Actually there is another requirement, that I need P_{approx} > F, how to satisfy it ?

I am interested in both algorithms and some theorems...

May be I am wrong, but it seems to me neither Bernstein polynomial, nor Chebyshev polynomials do not solve the problem even in the simplest case of [-1,1] f(x). I mean they provide good approximation, but not perfect...

$\endgroup$

2 Answers 2

2
$\begingroup$

The framework of sum ofsquares / semidefinite programming (SOS / SDP) allows one to compute arbitrarily good approximations to such problems. The general idea is as follows.

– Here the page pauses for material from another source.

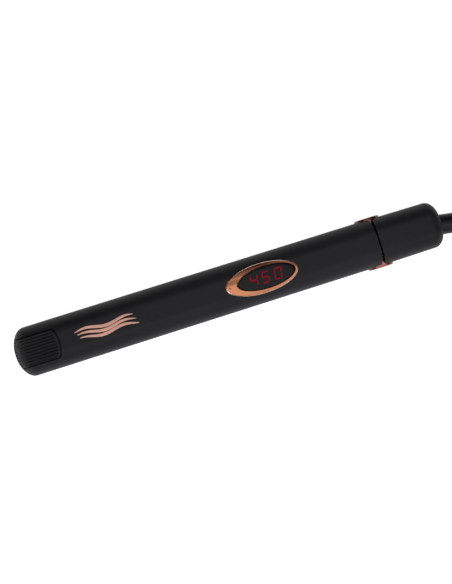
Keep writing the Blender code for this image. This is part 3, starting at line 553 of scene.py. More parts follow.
def pad_prism(grow):
    """The tip pad's outline, grown on all sides, as a tool for the housing."""
    half, radius, steps = PAD_HALF + grow, PAD_CORNER + grow, 8
    edge = half - radius
    corner = arc(PAD_REAR + grow - PAD_BOW - radius, edge, radius, 90, 8, steps)
    bow = [(pad_rear(y, grow), y) for y in [edge * (1 - i / steps) for i in range(steps)]]
    side = [(TIP_X - radius, half)] + corner + bow
    plan = side + [(pad_rear(0, grow), 0.0)] + [(x, -y) for x, y in reversed(side)]
    return prism(plan, PAD_LOW_Z - grow, ARM_HEIGHT + radius)


def hinge_notches():
    radius, inner, outer = HINGE_CAP_RADIUS + GAP, HINGE_CAP_INNER - GAP, HALF_WIDTH + NOTCH_PAST
    spans = (inner, outer), (-outer, -inner)
    return minus(*(turned([(radius, a), (radius, b)], AXIS_Y, 96) for a, b in spans))


def add_shell(name, node, place, body, rear, extra=()):
    """An arm's housing: a hollow body with a closed pocket for the tip pad."""
    hollow = arm_solid(WALL, -WALL, rear + WALL, *INNER_STEPS)
    pocket_floor = arm_solid(POCKET_DEPTH, RIM_Z + 1, PAD_REAR + POCKET_REACH, *INNER_STEPS)
    cuts = minus(pad_prism(PAD_GROOVE)) + plus(pocket_floor) + minus(hollow) + hinge_notches() + list(extra)
    add_piece(name, arm_solid(0.0, RIM_Z, rear), place, body, "soft_touch", [node], cuts)


PAD_COLUMNS, PAD_ROWS, HALVINGS, FINE_STEPS = 141, 90, 50, 400
# Plain margin beside the ribs and the length over which they fade, at the rear, front and sides
RIB_FADES = (RIB_END, 0.5), (1.0, 0.8), (0.45, 0.4)


def pad_column(y, count):
    """Points down the arm's outside at one y, evenly spaced from the pad's low front to its rear."""
    low, high = TIP_X, TIP_X + TIP_SIDE_DEPTH
    for _ in range(HALVINGS):
        middle = (low + high) / 2
        z = arm_top(middle, y)
        low, high = (middle, high) if z is None or z < PAD_LOW_Z else (low, middle)
    length = pad_rear(y) - high
    xs = [high + length * (i / FINE_STEPS) ** 3 for i in range(FINE_STEPS + 1)]
    line = [Vector((x, y, arm_top(x, y))) for x in xs]
    reach = [0.0]
    for a, b in zip(line, line[1:]):
        reach.append(reach[-1] + (b - a).length)
    points, k = [], 0
    for i in range(count):
        want = reach[-1] * i / (count - 1)
        while k < len(line) - 2 and reach[k + 1] < want:
            k += 1
        share = (want - reach[k]) / max(1e-9, reach[k + 1] - reach[k])
        points.append(line[k].lerp(line[k + 1], min(1.0, share)))
    return points, reach[-1]


def add_ribbed_pad(name, node, place, body):
    """The tip pad: lengthwise ribs cut into the arm's surface, inside a plain rounded margin."""
    columns, rows = PAD_COLUMNS, PAD_ROWS
    ys = [PAD_HALF * math.sin(math.pi / 2 * (2 * j / (columns - 1) - 1) * 0.999) for j in range(columns)]
    plain = [pad_column(y, rows) for y in ys]
    inside = Vector((TIP_X + 2 * TIP_SIDE_DEPTH, 0, 0))
    outer, inner = [], []
    for i in range(rows):
        top, low = [], []
        for j, y in enumerate(ys):
            points, length = plain[j]
            here = points[i]
            along = points[min(rows - 1, i + 1)] - points[max(0, i - 1)]
            left, right = plain[max(0, j - 1)][0][i], plain[min(columns - 1, j + 1)][0][i]
            normal = along.cross(right - left).normalized()
            if normal.dot(here - inside) < 0:
                normal = -normal
            margins = length * (1 - i / (rows - 1)), length * i / (rows - 1), PAD_HALF - abs(y)
            fade = math.prod(ease((margin - plain_edge) / reach)
                             for margin, (plain_edge, reach) in zip(margins, RIB_FADES))
            rib = RIB_DEPTH * (0.5 + 0.5 * math.cos(2 * math.pi * y / RIB_PITCH)) ** 0.8 * fade
            fall = PAD_EDGE - math.sqrt(max(0.0, PAD_EDGE ** 2 - max(0.0, PAD_EDGE - min(margins)) ** 2))
            top.append(here - normal * (rib + fall))
            low.append(here - normal * PAD_THICKNESS)
        outer.append(top)
        inner.append(low)
    add_piece(name, shell(outer, inner), place, body, "pad_plastic", [node], sharp=50)


def add_carrier(name, node, place, body):
    wide, front, rear = HALF_WIDTH, TIP_X - 1, CARRIER_REAR + 1
    half, away = PLATE_HALF + PLATE_CLEARANCE, PLATE_CLEARANCE
    opening = rounded_plan(PLATE_FRONT - away, PLATE_REAR + away, -half, half, 1.0)
    cuts = minus(box(front, rear, -wide, wide, BAR_HIGH, ARM_HEIGHT + 1), prism(opening, 0, CARRIER_HIGH))
    add_piece(name, arm_solid(INNER_FIT, CARRIER_LOW, CARRIER_REAR, *TRAY_STEPS), place, body,
              "inner_plastic", [node], cuts)


COVER_CORNER, COVER_EDGE, COVER_BACK_EDGE = 1.2, 0.35, 0.1
# Radius and height, as in every profile that is turned
SCREW_SEAT = [(2.5, -1), (2.5, COVER_LOW), (2.3, 1.2), (2.3, 1.8), (1.2, 1.8), (1.2, 5)]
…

First, we write the problem as an optimization problem whose decision variables are the polynomial's coefficients and some other auxiliary variables. Second, we transform this into a conic program with linear objective function, linear equality constraints, and some conic constraints that certain decision variables define the coefficients of a polynomial which is everywhere nonnegative.

If we ignore for a moment the issue of nonnegativity on an interval / box, your problem would become something like \begin{align} minimize & \epsilon \\ \text{subject to} & P-F \text{ is a nonnegative polynomial and } \\ & \epsilon - P \text{ is a nonnegative polynomial.} \end{align} Note that, for example, $\epsilon$ is a decision variable so by introducing new variables and equality constraints, we can implement the second line with the types of constraints mentioned above by saying that $Q = \epsilon - P$ (linear equality constraint on coefficients) and $Q$ is nonnegative (nonnegative cone constraint).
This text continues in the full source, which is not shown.